В начале 60-х ГУМ стал Меккой для приезжих. Москвичи там терялись. Помню, что мы с родителями вели себя в ГУМе как праздные туристы. Папа пытался что-то фотографировать, мама разглядывала унылые витрины с тем же выражением, с каким время от времени просматривала мой школьный дневник. Смесь отчаянья и смирения одновременно. Это же ее сын! Это же ее Родина! Куда деваться? Впрочем, на самом деле выход был. Отец работал за границей, и какое-то количество сиренево-голубых чеков Внешпосылторга, которые можно было отоварить в валютной “Березке”, скрашивали наше скромное советское бытие. Исполнив патриотический долг и приобщив единственного сына к реальной жизни, родители покидали главный универмаг Москвы, чтобы отправиться на Таганку или на улицу Ферсмана, где за закрытыми жалюзи шла своя тайная, неприметная, полусекретная жизнь, к которой гумовские очереди никакого отношения не имели. Там вообще не было очередей, зато было много, как я теперь понимаю, вполне добротного и качественного импорта. Мама примеряла, папа расплачивался, я скучал. Всё как обычно!

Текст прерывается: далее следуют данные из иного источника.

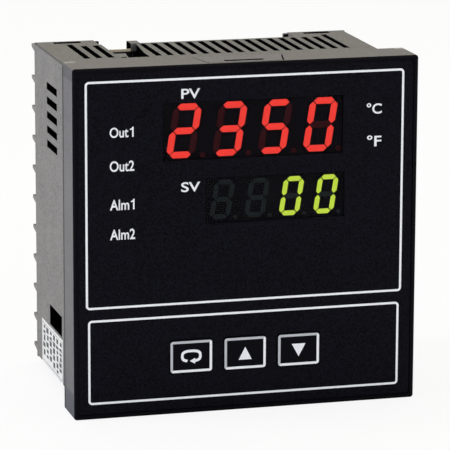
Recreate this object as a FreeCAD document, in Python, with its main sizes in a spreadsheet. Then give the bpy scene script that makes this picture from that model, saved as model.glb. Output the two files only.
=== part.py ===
"""Panel-mounted temperature controller, 96 mm square front, millimetres.

Frame: +X to the right seen from the front, +Y towards the rear, +Z up. The origin is the
centre of the plane where the front frame's rear ring seats on a panel (y = 0).
"""
import FreeCAD, Part
import os
import re

# name of the size: (value in mm or a plain count, what it is)
SIZE_TABLE = {
    "bezel_side": (96.0, "side of the square front frame"),
    "bezel_depth": (12.4, "front frame, from the panel to its front"),
    "bezel_corner": (0.8, "radius of the front frame's four corners"),
    "bezel_bevel": (0.4, "bevel round the front outline"),
    "rim_width": (1.15, "raised rim round the printed film"),
    "recess_depth": (0.6, "depth of the film's recess behind the rim"),
    "film_thick": (0.3, "printed front film"),
    "film_gap": (0.15, "gap between film and rim"),
    "film_corner": (0.7, "corner radius of the film and its recess"),
    "plate_thick": (2.4, "front plate behind the film"),
    "frame_reach": (2.6, "the front frame stands out this far round the case"),
    "case_wall": (2.0, "wall of the rear case"),
    "case_bevel": (0.4, "bevel along the case's long edges"),
    "case_fit": (0.25, "gap between case and front frame"),
    "mouth_gap": (0.8, "gap between the case's mouth and the front plate"),
    "case_depth": (48.0, "from the panel to the rear of the terminal columns"),
    "column_width": (16.9, "width of each terminal column"),
    "column_wall": (1.5, "inner wall of a terminal column"),
    "middle_recess": (7.7, "the rear's middle lies this far in front of the columns"),
    "tongue_rear": (25.0, "width of the release tongue at the panel"),
    "tongue_front": (20.2, "width of the release tongue at its tip"),
    "tongue_lip": (1.1, "frame lip left in front of the tongue"),
    "tongue_gap": (0.4, "gap round the tongue"),
    "tongue_round": (1.2, "rounding of the tongue's rear edge"),
    "lever_width": (11.0, "screwdriver slot in the tongue, long way"),
    "lever_length": (2.0, "screwdriver slot, short way"),
    "lever_place": (8.4, "screwdriver slot, distance in front of the panel"),
    "lever_depth": (1.6, "screwdriver slot, depth"),
    "vent_width": (1.8, "top and bottom vent slots"),
    "vent_front": (18.4, "front end of the vent slots"),
    "vent_rim": (1.2, "edge left behind the vent slots"),
    "vent_extra": (3.0, "the outermost vent slots reach this much further back"),
    "vent_left": (3, "slots left of the clamp opening"),
    "vent_right": (17, "slots right of the clamp opening"),
    "vent_left_gap": (2.0, "first slot left of the clamp opening, middle from its side"),
    "vent_right_gap": (2.9, "first slot right of the clamp opening, middle from its side"),
    "vent_margin": (8.0, "last slot on the right, middle inwards of the case's side"),
    "clamp_inset": (0.5, "clamp opening, inwards of the left column"),
    "clamp_width": (8.5, "clamp opening, width"),
    "clamp_length": (16.1, "clamp opening, front to rear"),
    "clamp_flare": (1.6, "clamp opening, wider by this much behind the rear wall"),
    "clamp_drop": (4.9, "clamp opening, depth of the notch in the rear wall"),
    "nook_width": (6.1, "narrower hole in front of the clamp opening, at its front"),
    "nook_taper": (0.8, "that hole is narrower by this much at its rear"),
    "nook_length": (6.9, "that hole, front to rear"),
    "slit_width": (1.55, "small slit beside that hole"),
    "slit_gap": (0.35, "web between the slit and that hole"),
    "slit_length": (1.3, "small slit, front to rear"),
    "hook_width": (2.9, "clamp hook block on the rear wall"),
    "hook_inset": (0.3, "how far the hook block stands into the clamp opening"),
    "hook_reach": (3.7, "how far the hook block stands behind the rear wall"),
    "hook_height": (7.4, "how far the hook block reaches down"),
    "hook_raise": (0.1, "how far the hook block stands out of the case's top"),
    "guide_wall": (1.0, "guide wall beside the clamp opening"),
    "guide_height": (2.4, "guide wall, height"),
    "louver_height": (2.1, "side vent slots"),
    "louver_pitch": (4.07, "spacing of the side vent slots"),
    "louver_count": (5, "side vent slots on each side"),
    "louver_drop": (8.35, "top edge of the highest side slot, below the case's top"),
    "louver_front": (18.9, "side slots, front end"),
    "louver_length": (13.1, "side slots, length"),
    "window_gap": (0.6, "side window, above the side label"),
    "window_height": (5.8, "side window, height"),
    "window_front": (14.5, "side window, front end"),
    "window_length": (15.7, "side window, length"),
    "rear_slot_height": (1.8, "vent slots in the rear wall"),
    "rear_slot_width": (30.0, "vent slots in the rear wall, width"),
    "rear_slot_pitch": (6.0, "vent slots in the rear wall, spacing"),
    "rear_slot_count": (9, "vent slots in the rear wall, number"),
    "tag_front": (12.9, "side label, front edge"),
    "tag_length": (27.3, "side label, length"),
    "tag_height": (12.5, "side label, height"),
    "tag_inset": (0.6, "side label, above the case's lower edge"),
    "tag_thick": (0.15, "side label, thickness"),
    "terminal_count": (10, "terminals in each column"),
    "fin_first_gap": (9.8, "top of the second barrier fin, below the case's top"),
    "fin_last_gap": (3.24, "top of the last barrier fin, above the case's bottom"),
    "fin_top_drop": (0.8, "top of the first barrier fin, below the case's top"),
    "fin_reach": (3.9, "barrier fins, how far they stand behind the case"),
    "fin_root": (1.7, "barrier fins, thickness at the root"),
    "fin_tip": (0.9, "barrier fins, thickness at the tip"),
    "flange_thick": (1.2, "rear flange of a terminal block"),
    "ear_reach": (1.4, "ear of the flange, how far it stands inwards of its column"),
    "ear_drop": (0.3, "ear of the flange, its ends below the case's top and above its bottom"),
    "block_depth": (4.2, "how far a terminal block reaches into its column"),
    "block_gap": (0.2, "gap between a terminal block and its column"),
    "snap_width": (7.8, "snap window in the case"),
    "snap_length": (2.6, "snap window, front to rear"),
    "snap_shift": (0.4, "snap window, inwards of the column's middle"),
    "snap_gap": (0.2, "gap round a snap nib"),
    "nib_reach": (0.6, "snap nib, how far it stands into its window"),
    "metal_thick": (0.6, "terminal contact tail"),
    "metal_plate": (1.0, "terminal clamp plate"),
    "plate_reach": (9.4, "terminal clamp plate, width"),
    "plate_play": (0.25, "gap between a clamp plate and its barrier fins"),
    "tail_height": (4.0, "contact tail, height"),
    "tail_overlap": (3.0, "how far a contact tail reaches over its board"),
    "tail_gap": (0.1, "gap between a contact tail and its board"),
    "screw_shift": (1.25, "terminal screws, outwards of the column's middle"),
    "head_play": (0.3, "gap between a terminal screw's head and its barrier fins"),
    "screw_head_height": (2.2, "terminal screw, head height"),
    "screw_shank": (1.5, "terminal screw, shank radius"),
    "screw_length": (6.0, "terminal screw, shank length under the head"),
    "screw_gap": (0.2, "gap round a screw's shank"),
    "screw_slot": (0.8, "drive slots of a screw's head, width"),
    "drive_share": (1.3, "drive slots, length as a share of the head's radius"),
    "post_length": (6.5, "posts behind the front plate"),
    "post_root": (0.6, "posts, how deep they start inside the front plate"),
    "post_radius": (3.0, "posts, radius"),
    "post_inset": (4.8, "posts, inwards of the case's inside"),
    "board_thick": (1.6, "circuit boards"),
    "board_margin": (1.9, "gap between the display board and the case's inside"),
    "board_inset": (3.8, "side boards, outwards of the columns' inner walls"),
    "board_rear_gap": (3.1, "gap between a side board and its terminal block"),
    "side_board_play": (0.8, "gap between a side board's edges and the case"),
    "rail_gap": (0.3, "gap between a side board and its rails"),
    "rail_thick": (1.2, "board rails inside the case"),
    "rail_height": (2.4, "board rails, height"),
    "rail_front": (3.0, "board rails, front end"),
    "rail_length": (13.0, "board rails, length"),
    "post_screw_head": (2.5, "display board screw, head radius"),
    "post_screw_head_height": (2.0, "display board screw, head height"),
    "post_screw_shank": (1.2, "display board screw, shank radius"),
    "post_screw_length": (5.0, "display board screw, shank length"),
    "post_screw_gap": (0.1, "gap round a display board screw's shank"),
    "module_face": (0.9, "display modules, front below the film's rear"),
    "module_gap": (0.4, "gap between a display module and the front plate"),
    "pv_across": (1.8, "upper display, middle"),
    "pv_drop": (18.1, "upper display, middle below the front frame's top"),
    "pv_width": (50.8, "upper display module"),
    "pv_height": (19.0, "upper display module"),
    "window_side": (0.3, "the film covers this much of a display module's sides"),
    "pv_cover": (1.5, "the film covers this much of the upper module's top and bottom"),
    "pv_digit_margin": (0.05, "upper display, from its side to the first digit's place"),
    "pv_digit_gap": (6.6, "upper display, from one digit's upright stroke to the next digit's"),
    "pv_digit_edge": (3.0, "upper display, from its top to a digit's top stroke"),
    "pv_stroke": (1.75, "upper display, stroke"),
    "pv_dot_inset": (0.1, "upper display, decimal point from the end of its digit's place"),
    "sv_across": (8.0, "lower display, middle"),
    "sv_step": (19.3, "lower display, middle below the upper one's"),
    "sv_width": (39.6, "lower display module"),
    "sv_height": (14.0, "lower display module"),
    "sv_cover": (0.7, "the film covers this much of the lower module's top and bottom"),
    "sv_digit_margin": (0.4, "lower display, from its side to the first digit's place"),
    "sv_digit_gap": (5.3, "lower display, from one digit's upright stroke to the next digit's"),
    "sv_digit_edge": (2.3, "lower display, from its top to a digit's top stroke"),
    "sv_stroke": (1.3, "lower display, stroke"),
    "sv_dot_inset": (0.45, "lower display, decimal point from the end of its digit's place"),
    "dot_drop": (0.3, "decimal points, middle below the bottom strokes' middle"),
    "dot_share": (0.42, "decimal points, radius as a share of their display's stroke"),
    "digit_slant": (0.158, "digits lean right by this much for each mm up"),
    "stroke_gap": (0.2, "gap between neighbouring strokes"),
    "stroke_raise": (0.15, "strokes stand this far in front of their module"),
    "lens_side": (1.3, "display lens, beyond the upper module on each side"),
    "lens_edge": (0.8, "display lens, above the upper module and below the lower one"),
    "lens_thick": (0.65, "display lens behind the film"),
    "lens_gap": (0.1, "gap round the display lens"),
    "led_radius": (1.5, "indicator lamps"),
    "led_gap": (0.15, "gap round an indicator lamp"),
    "led_length": (5.3, "indicator lamp, body length"),
    "led_sink": (0.3, "indicator lamp, tip below the film"),
    "led_leg": (0.6, "indicator lamp, leg width"),
    "lamp_left": (3.5, "left lamps, beside the display lens"),
    "lamp_right": (2.7, "right lamps, beside the display lens"),
    "lamp_row_a": (0.6, "first output lamp, above the upper display's middle"),
    "lamp_row_b": (8.6, "second output lamp, below the upper display's middle"),
    "lamp_row_c": (0.3, "first alarm lamp, above the lower display's middle"),
    "lamp_row_d": (7.8, "second alarm lamp, below the lower display's middle"),
    "unit_row_a": (3.9, "first unit lamp, above the upper display's middle"),
    "unit_row_b": (5.0, "second unit lamp, below the upper display's middle"),
    "key_width": (12.1, "keys"),
    "key_height": (9.4, "keys"),
    "key_corner": (1.1, "keys, corner radius"),
    "key_round": (0.25, "keys, rounding of the front edge"),
    "key_raise": (0.3, "keys, how far they stand out of the film"),
    "key_gap": (0.15, "gap round a key"),
    "key_pitch": (15.15, "spacing of the keys"),
    "key_across": (0.35, "middle key, left of centre"),
    "key_rise": (15.85, "keys, middle above the front frame's bottom"),
    "key_flange": (0.8, "keys, rear flange thickness"),
    "key_flange_reach": (0.8, "keys, how far the flange stands out"),
    "key_play": (0.05, "gap between a key's flange and the front plate"),
    "key_stem": (3.0, "keys, stem side"),
    "switch_side": (6.0, "switches under the keys"),
    "switch_height": (3.4, "switch bodies, height"),
    "plunger_radius": (1.7, "switch plunger"),
    "plunger_gap": (0.05, "gap round a switch plunger"),
    "plunger_raise": (1.1, "switch plunger, how far it stands out"),
    "plunger_sink": (0.7, "switch plunger, length inside the switch"),
    "plunger_room": (0.7, "free depth behind a switch plunger"),
    "coil_stand": (3.0, "transformer coil, off its board"),
    "coil_width": (12.6, "transformer coil, across"),
    "coil_top_gap": (3.0, "gap between the coil and the case's top"),
    "coil_height": (19.5, "transformer coil, height"),
    "coil_length": (21.6, "transformer coil, front to rear"),
    "coil_rear_gap": (0.8, "gap between the coil and the rear wall"),
    "core_side": (1.0, "transformer core, beyond the coil"),
    "core_inset": (4.5, "transformer core, behind the coil's front end"),
    "core_length": (12.5, "transformer core, front to rear"),
    "core_drop": (2.0, "core top below the coil's top, and core bottom below the coil"),
    "relay_reach": (15.3, "relays, height off their board"),
    "relay_front_gap": (6.8, "gap between a board header and the relays"),
    "relay_height": (15.5, "relays, up and down"),
    "relay_inset": (6.5, "relays, in front of their board's rear edge"),
    "relay_gap": (4.9, "gap between the upper relay and the transformer"),
    "relay_pitch": (18.5, "relays, spacing"),
    "can_radius": (5.0, "capacitors"),
    "can_length": (16.0, "capacitors, length"),
    "can_inset": (14.0, "rear capacitors, in front of their board's rear edge"),
    "can_pitch": (12.5, "capacitors, spacing"),
    "can_drop": (16.4, "capacitors, inwards of the case's top and bottom"),
    "chip_side": (12.0, "processor chip"),
    "chip_thick": (1.5, "processor chip, thickness"),
    "header_reach": (2.5, "board headers, thickness"),
    "header_length": (8.5, "board headers, front to rear"),
    "header_height": (30.0, "board headers, height"),
    "sheet_thick": (0.4, "insulating sheet in front of the rear wall"),
    "sheet_gap": (0.2, "gap beside the insulating sheet"),
    "sheet_drop": (1.2, "top of the insulating sheet, below the case's top"),
    "sheet_height": (8.0, "insulating sheet, height"),
}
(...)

Я не задавал лишних вопросов. В моей семье это было не принято. Но мысль о некоторой несправедливости в устройстве мира была заложена именно в тот момент, когда папа загружал пластиковые пакеты из “Березки” в багажник своей новенькой “Волги” (77–54 МОЩ, до сих пор помню ее номер), а мама в своем французском пальто в стиль милитари усаживалась на свое законное место справа. Длилось это все недолго. Папа рано умер. “Волгу” пришлось продать, визиты в “Березку” стали гораздо реже, но и ГУМ в свете всех этих перемен так и не стал мне ближе.
Там по-прежнему было не протолкнуться. И всё те же темные толпы осаждали прилавки и протягивали руки, на бледных запястьях которых были написаны шариковой ручкой заветные номера. Как говорила одна моя подруга, “кто не стоял в этих очередях, тот не с нами”.